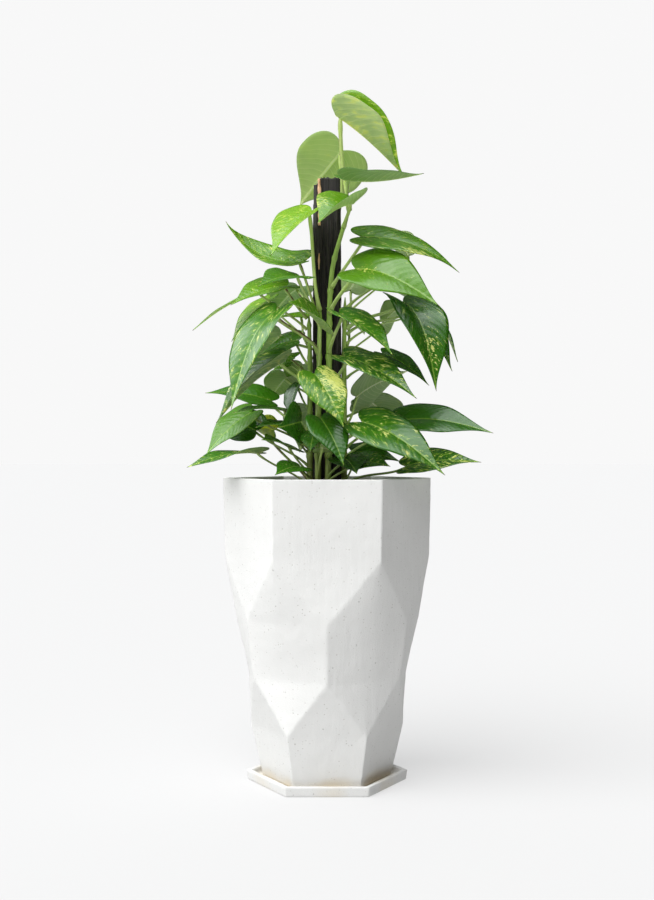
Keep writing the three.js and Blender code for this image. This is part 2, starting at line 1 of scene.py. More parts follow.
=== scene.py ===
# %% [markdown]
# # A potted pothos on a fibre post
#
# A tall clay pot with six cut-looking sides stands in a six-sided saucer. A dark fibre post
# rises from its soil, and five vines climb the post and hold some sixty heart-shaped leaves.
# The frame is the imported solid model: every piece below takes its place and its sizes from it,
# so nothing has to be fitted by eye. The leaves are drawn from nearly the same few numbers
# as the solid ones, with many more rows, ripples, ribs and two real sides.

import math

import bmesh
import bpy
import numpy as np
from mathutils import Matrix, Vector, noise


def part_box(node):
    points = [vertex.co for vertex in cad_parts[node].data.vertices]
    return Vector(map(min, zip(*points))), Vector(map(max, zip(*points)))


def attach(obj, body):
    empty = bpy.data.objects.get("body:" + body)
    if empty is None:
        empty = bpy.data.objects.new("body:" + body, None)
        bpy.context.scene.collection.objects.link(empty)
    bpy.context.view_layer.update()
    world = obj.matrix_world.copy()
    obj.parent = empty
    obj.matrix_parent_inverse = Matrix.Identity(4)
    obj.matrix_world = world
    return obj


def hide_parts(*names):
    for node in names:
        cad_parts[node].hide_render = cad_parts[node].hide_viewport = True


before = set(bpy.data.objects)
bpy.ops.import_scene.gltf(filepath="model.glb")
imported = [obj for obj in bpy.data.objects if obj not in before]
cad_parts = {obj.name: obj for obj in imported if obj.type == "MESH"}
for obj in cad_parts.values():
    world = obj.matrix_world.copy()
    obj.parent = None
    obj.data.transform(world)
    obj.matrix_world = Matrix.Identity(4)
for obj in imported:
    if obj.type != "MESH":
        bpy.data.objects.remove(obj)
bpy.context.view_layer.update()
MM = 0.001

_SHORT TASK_
Restate the whole listing exactly.

_SOLUTION TO THE PROBLEM_
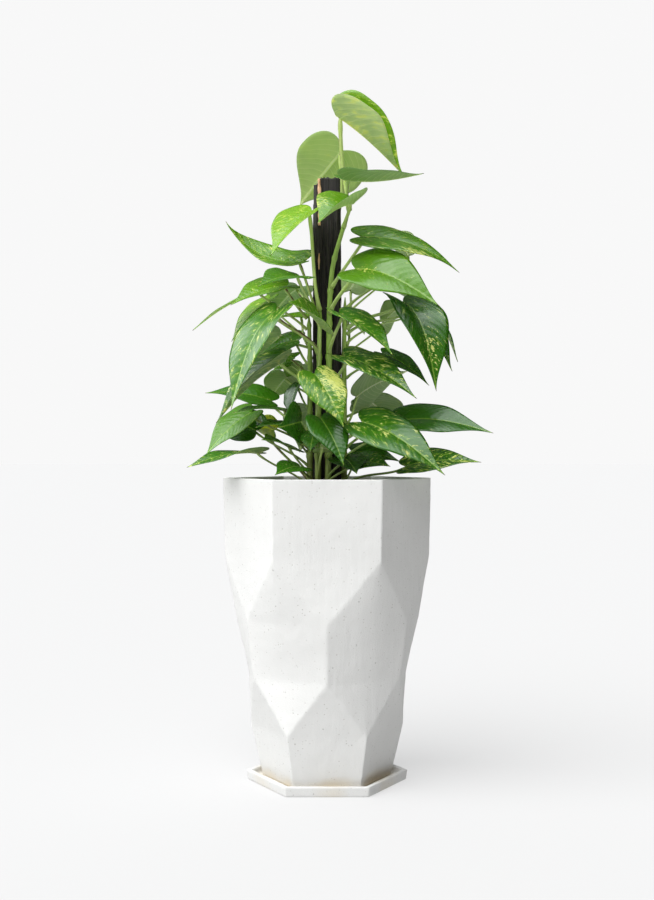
Keep writing the three.js and Blender code for this image. This is part 2, starting at line 1 of scene.py. More parts follow.
=== scene.py ===
# %% [markdown]
# # A potted pothos on a fibre post
#
# A tall clay pot with six cut-looking sides stands in a six-sided saucer. A dark fibre post
# rises from its soil, and five vines climb the post and hold some sixty heart-shaped leaves.
# The frame is the imported solid model: every piece below takes its place and its sizes from it,
# so nothing has to be fitted by eye. The leaves are drawn from nearly the same few numbers
# as the solid ones, with many more rows, ripples, ribs and two real sides.

import math

import bmesh
import bpy
import numpy as np
from mathutils import Matrix, Vector, noise


def part_box(node):
    points = [vertex.co for vertex in cad_parts[node].data.vertices]
    return Vector(map(min, zip(*points))), Vector(map(max, zip(*points)))


def attach(obj, body):
    empty = bpy.data.objects.get("body:" + body)
    if empty is None:
        empty = bpy.data.objects.new("body:" + body, None)
        bpy.context.scene.collection.objects.link(empty)
    bpy.context.view_layer.update()
    world = obj.matrix_world.copy()
    obj.parent = empty
    obj.matrix_parent_inverse = Matrix.Identity(4)
    obj.matrix_world = world
    return obj


def hide_parts(*names):
    for node in names:
        cad_parts[node].hide_render = cad_parts[node].hide_viewport = True


before = set(bpy.data.objects)
bpy.ops.import_scene.gltf(filepath="model.glb")
imported = [obj for obj in bpy.data.objects if obj not in before]
cad_parts = {obj.name: obj for obj in imported if obj.type == "MESH"}
for obj in cad_parts.values():
    world = obj.matrix_world.copy()
    obj.parent = None
    obj.data.transform(world)
    obj.matrix_world = Matrix.Identity(4)
for obj in imported:
    if obj.type != "MESH":
        bpy.data.objects.remove(obj)
bpy.context.view_layer.update()
MM = 0.001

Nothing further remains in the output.